We stayed in a suite at the Rowland Hotel, which has 16 boutique-style rooms on two floors, all with deluxe bathrooms and lavish showerheads. Three rooms are deluxe king suites with inviting bathtubs. It’s located on the main street and across from Roanoke College. The ultra-friendly staff is always on hand for information or to simply have a nice chat. The hotel sits atop Frankie Rowland’s Steakhouse, which has a sister location in downtown Roanoke. Steak afficionados, this place is the real deal. The pro-team of servers don’t stop at Certified Angus Steaks from the Midwest; bring on the sauteed Brussel sprouts with bacon and balsamic. We enjoyed Rowland-style majesty, both in the hotel and the restaurant.

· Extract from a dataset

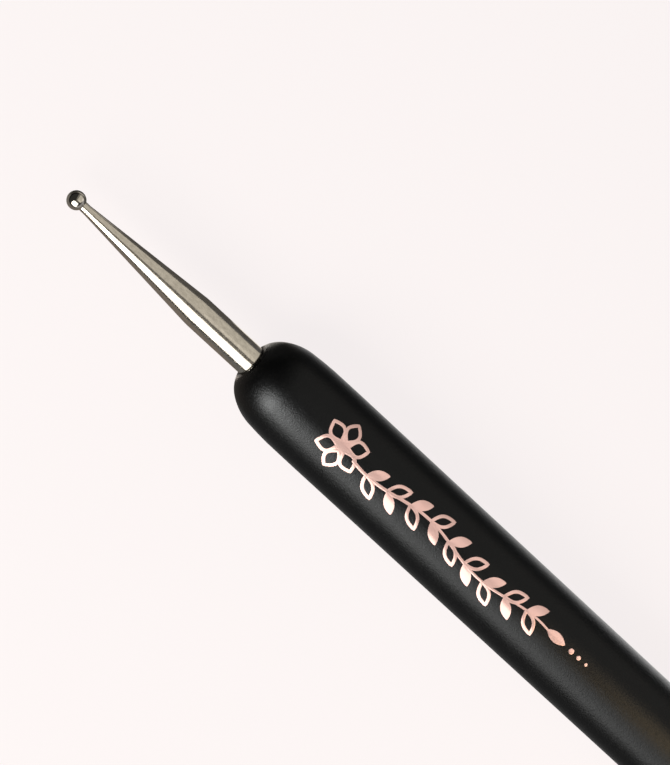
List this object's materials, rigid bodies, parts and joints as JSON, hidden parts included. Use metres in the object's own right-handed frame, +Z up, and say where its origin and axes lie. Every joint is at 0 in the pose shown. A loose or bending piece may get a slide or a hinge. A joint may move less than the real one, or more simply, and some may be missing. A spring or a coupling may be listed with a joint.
{
  "type": "embossing stylus",
  "caption": "Slim double-ended ball stylus: matt black handle with rounded noses and a tapered bright steel shank with a polished ball tip at each end.",
  "frame": {"origin": "on the surface that the barrel lies on, midway between the outer ends of the two balls", "axes": "+X along the tool, with the small ball (the pictured end) toward -X and the large ball toward +X; +Z up, away from the surface; the tool's own axis is 4 mm above the surface"},
  "size_m": [0.135, 0.008, 0.008],
  "materials": {
    "handle_coat": "matte",
    "shank_plating": "satin",
    "ball_steel": "polished",
    "cured_glue": "satin"
  },
  "bodies": {
    "root": {"handle": "handle_coat", "front_shank": "shank_plating", "front_ball": "ball_steel", "front_adhesive": "cured_glue", "rear_shank": "shank_plating", "rear_ball": "ball_steel", "rear_adhesive": "cured_glue"}
  },
  "joints": []
}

Gina’s “food with flavor” piles on the classic Southern comfort food in a charming, former funeral home—with homey being the keyword. Go for the fried catfish with collard greens/pork, green beans, hush puppies, and cornbread. What the heck, life is short. Inside Gina’s, three connected rooms share a fireplace, art, charm, and calories. The nearby West Salem Diner serves upscale Americana chow and has great natural lighting. It closes at 2:30pm (not am!). Off the main drag, you’ll find Our Daily Bread Bakery & Bistro, which specializes in scones and Greek omelets.
Hiking Virginia’s Blue Ridge Mountains
Twenty minutes’ drive from Salem is the trailhead to scale the renowned McAfee Knob, an eight-mile up-and-back hike with a terrific and rewarding overview of the Blue Ridge Mountains from a series of towering ledges. This trek atop Catawba Mountain is also a highlight of the Appalachian Trail’s ramble through Virginia’s Blue Ridge. It’s also where I glanced at my now full-grown Bella as she hiked a bit ahead of me and was reminded not to worry about who is teacher and who is student.
For more inspiration, stop by VISIT ROANOKE VA. Several cities enjoy direct flights to Roanoke, including New York City, which takes about an hour (although the airlines list the route taking longer). I really can’t think of a place that’s a one-hour flight from New York City that is so vastly different from it—in a very pleasant Southern way.